In this part of the conversation between Dan Losen and Larry Dieringer based on their shared focus on developing and sustaining equitable, supportive, and restorative systems of school discipline, they touch on policy, the role of police, and how data shines light on the problem and solutions. See previous installments here.

Larry: What Federal and/or state policy changes do you think would do the most to ensure continued progress in creating supportive school discipline and fostering equity in our schools?

Dan: I would start with the data because we count what we care about. If we are not counting how often and who is suspended or expelled, there could be a lot going on that is undermining our goals. When we are evaluating a new curriculum or new training program for teachers, if we are not looking at the indices of school climate, then we are missing a huge part of the picture and we are putting undue emphasis on the things that we do count, such as test scores. If you are not accountable for whether they graduate or not, whether there is high grade retention, or high rates of suspension or expulsion, then you pave the way for a totally inefficient system even with good intentions of trying to raise test scores. So the accountability and the data pieces go together. We have to include accountability for improving school climate.

The Federal and state governments also can provide support and training from higher education by mandating certification requirements and coursework about working with diverse learners and culturally responsive training. They can require understanding of implicit bias. Leadership training is equally if not more important because leaders, especially with something like school discipline, set the tone. There is a lot that can be done by federal legislation. For example, positive behavior intervention and supports—a lot of people are familiar with PBIS. There is a lot of federal money that goes to states and districts to do training to follow PBIS. Sometimes it’s done well, sometimes not so well. But there is not a corollary funding pool for something like restorative practices or other forms of teacher training. We can broaden that by using the data to evaluate what works. When educating the whole child, you need many different data points and not just test scores.

Larry: What can you say about the role of police?
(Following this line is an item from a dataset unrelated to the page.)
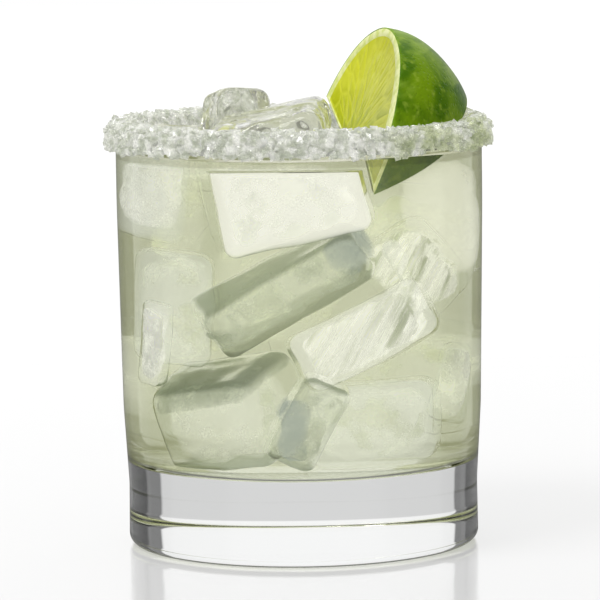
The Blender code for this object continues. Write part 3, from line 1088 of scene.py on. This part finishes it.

Dan: The federal response to Sandy Hook was to free up 45 to 50 million dollars for school districts across the country to add either police officer or counselors. Our research shows that adding police will not make a school safer. It tends to up the ante and depersonalizes the situation. It makes the school feel closer to a prison or someplace where you are not welcome as a student, especially for student of color. Suspension rates were higher for minor offenses in schools that ranked higher on these high security measures, including metal detectors and more cops. Yet there are so many schools that have a shortage of counselors. We should entertain the idea that there should be at least a prerequisite that before you add cops you have enough counselors and mental health staff members.

The Role of Data

Larry: It is also important to acknowledge the role that data has played in the movement to create positive and supportive school discipline. It was the use of data that brought advocates, the Office of Civil Rights, your center, and the ACLU, together and brought investigations and in some cases suits against districts. That is what really got the ball rolling during these last three to four years.

Dan: It helps to both highlight some of the most egregious disparities and excesses. People are often shocked—they didn’t know that there are schools where 50 to 60 percent of all the black kids are suspended. The data also shine light on alternatives. There are plenty of schools serving kids of color and poor kids  that don’t suspend kids at high rates. The data can shine the light not only on the problems but also on the solution that could be in the school next door, or in the district, or one district over. There are effective solutions but you can’t know about the problems or the solutions unless you have the baseline data.

Larry: We find that if you work with the faculty as a collaborative learning community, data can be very powerful because it can sometimes depersonalize situations in which otherwise the adults may feel blamed or accused for what is going on. But if you put the data out in front and say, “Look at this, we have a problem here, what we are going to do about it,” then we find that it can help shift from a defensive to a problem solving orientation among a whole faculty.

Dan: There are a lot of teachers who don’t know what else to do, and there are some groups of teachers that may be resistant to change. But most teachers want to be effective with kids. That is why folks go into teaching. They want do well, and they want do well by their students. You get so much more satisfaction at running a well-ordered classroom where kids are learning, kids are engaged, and where it doesn’t feel like you are exercising your authority over them but the authority comes from the community. It is a world of difference. But it takes support and training.